I love Jesus. I always have. Some sects say that one has to make a conscious decision to accept Jesus and become Christian. But I was born into a Christian home, raised Christian, and have never considered myself unacquainted.
But the relationship has evolved over the years, as any relationship will. I remember being confirmed at age 11 and thinking that I was making this decision to join the church with the most sincerity and with the fullest understand that I could. I took my faith seriously; I took my vows seriously. But even at 11, I knew that my faith wasn’t complete, that getting older would mean my understanding would deepen or change. That fact didn’t lessen my sincerity or the meaning of my confirmation. After all, God meets us where we are.
And God’s mostly met me in the library. I love studying the theology, the history, the literature. I know God intellectually. I think about Him a lot. And sometimes, I feel the emotions. The overwhelming love, gratitude, and desire for Him.
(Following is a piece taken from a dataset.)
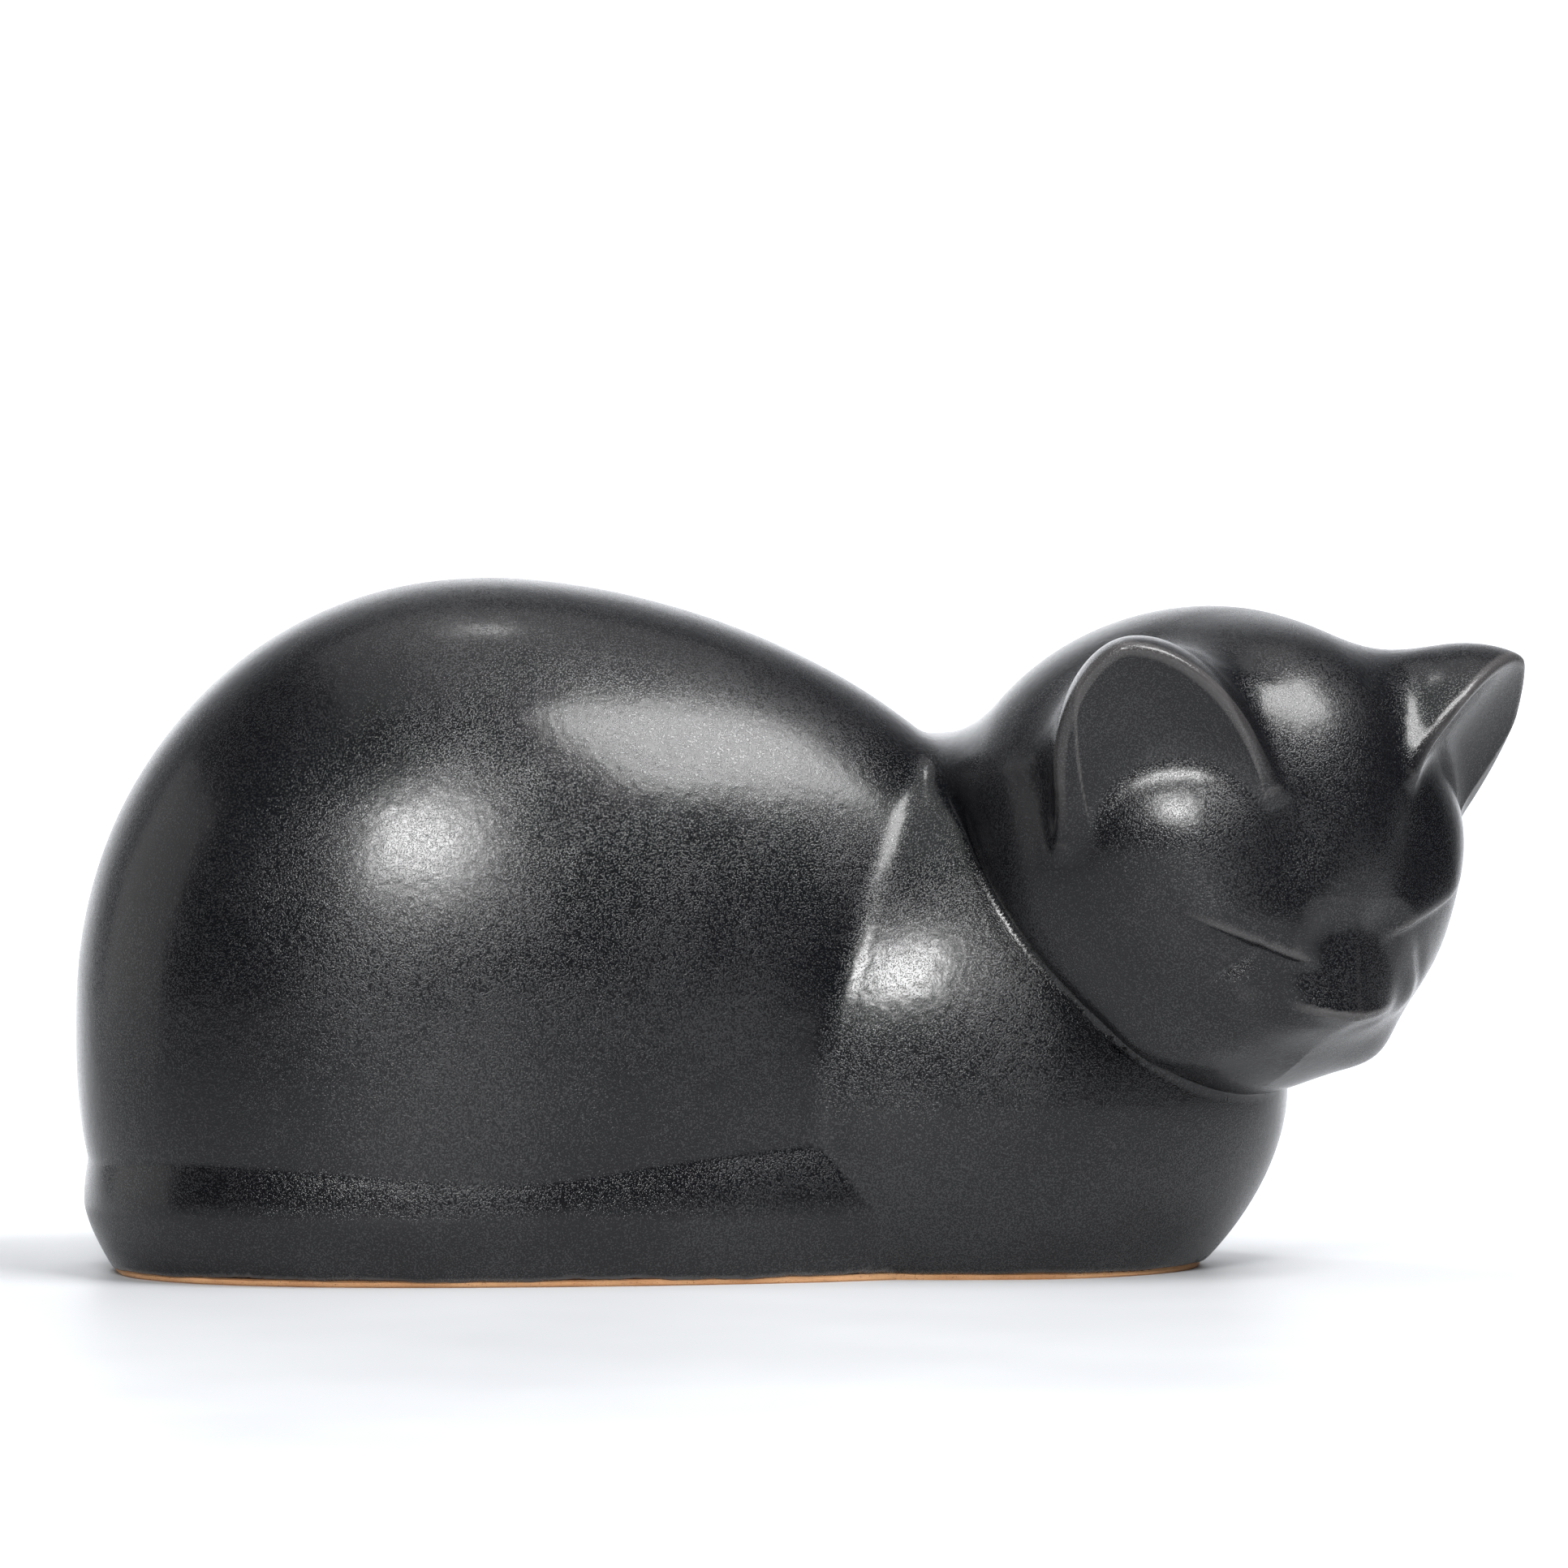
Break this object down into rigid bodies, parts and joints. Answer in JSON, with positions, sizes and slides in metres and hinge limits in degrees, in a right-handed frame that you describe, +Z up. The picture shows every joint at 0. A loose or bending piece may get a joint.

Lately, the emotions have come more often. It’s like my heart has been split and compassion poured in. It’s painful and scary and hard to analyze. But it’s also wonderful. Much of my adult life has been slowly integrating feeling and risk into my natural pragmatic personality. It’s indescribable, though I’ve tried. I’m learning to embrace the emotional side, to use it to better connect with others, and to still check it against my intellectually foundation.
There is no conclusion. It’s still something I’m adapting to. And it’s something that will undoubtedly wax and wane and evolve. But it is a change. Something is different. God has always been there. I’ve always loved Him and tried to follow Him. But when you travel a path, the scenery is bound to change.